It's a joke. But Raj Rajaratnam isn't smiling.

The Sri Lankan American hedge fund billionaire is feeling aggrieved -- and not just because he's been found guilty of all 14 counts of insider trading.

The hedge fund billionaire is mad at his friends, or more specifically his Indian friends, for throwing him to the tigers.

"Every bloody Indian co-operated (to nail me) -- Goel, Khan, Kumar" Rajaratnam, a Sri Lankan American, told writer Suketu Mehta in an article in Newsweek.

Rajiv Goel was his Wharton classmate. Rajaratnam loved his wife's chaat. Roomy Khan was his employee at Galleon, his hedge fund. Anil Kumar was another Wharton friend and McKinsey employee. His son worked one summer at Galleon.

Little Brother betrayed

Rajaratnam wants to turn the narrative of his fall from grace to be one about inter-cultural treachery, not personal failings -- "a man from a smaller South Asian country seduced and betrayed by the Big Brother country."

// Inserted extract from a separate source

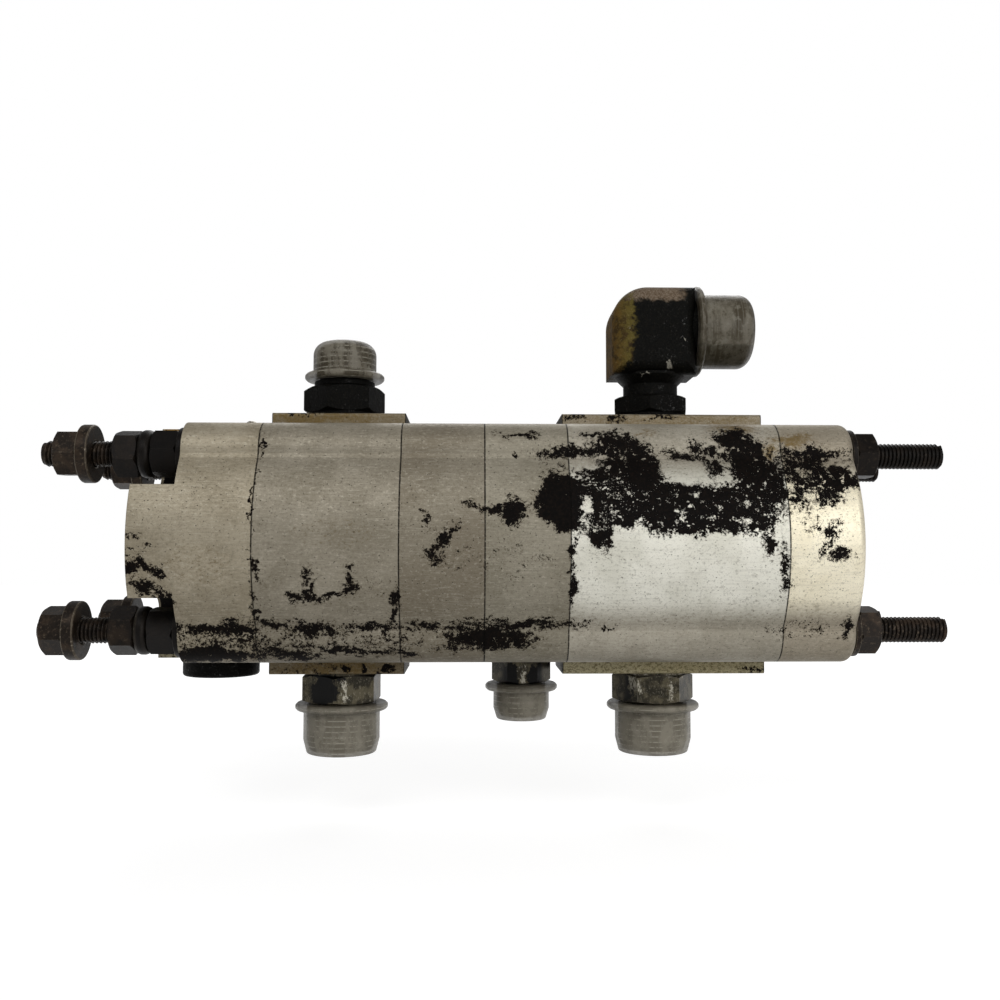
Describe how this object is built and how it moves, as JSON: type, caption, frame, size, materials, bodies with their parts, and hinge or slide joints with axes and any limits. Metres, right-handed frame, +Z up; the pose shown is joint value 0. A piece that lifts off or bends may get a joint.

Hmmm. Sorry, Mr. Rajaratnam I don't think that 'Et tu, Brute?' sob story flies. There is no reason to believe that had Rajaratnam been an Indian, the Goels and Khans and Kumars would have closed ranks around him in some Indian blood brother pact of silence. Or that they should have.

But the Rajaratnam story does reveal the strange and precarious position India's little brothers occupy in our imagination.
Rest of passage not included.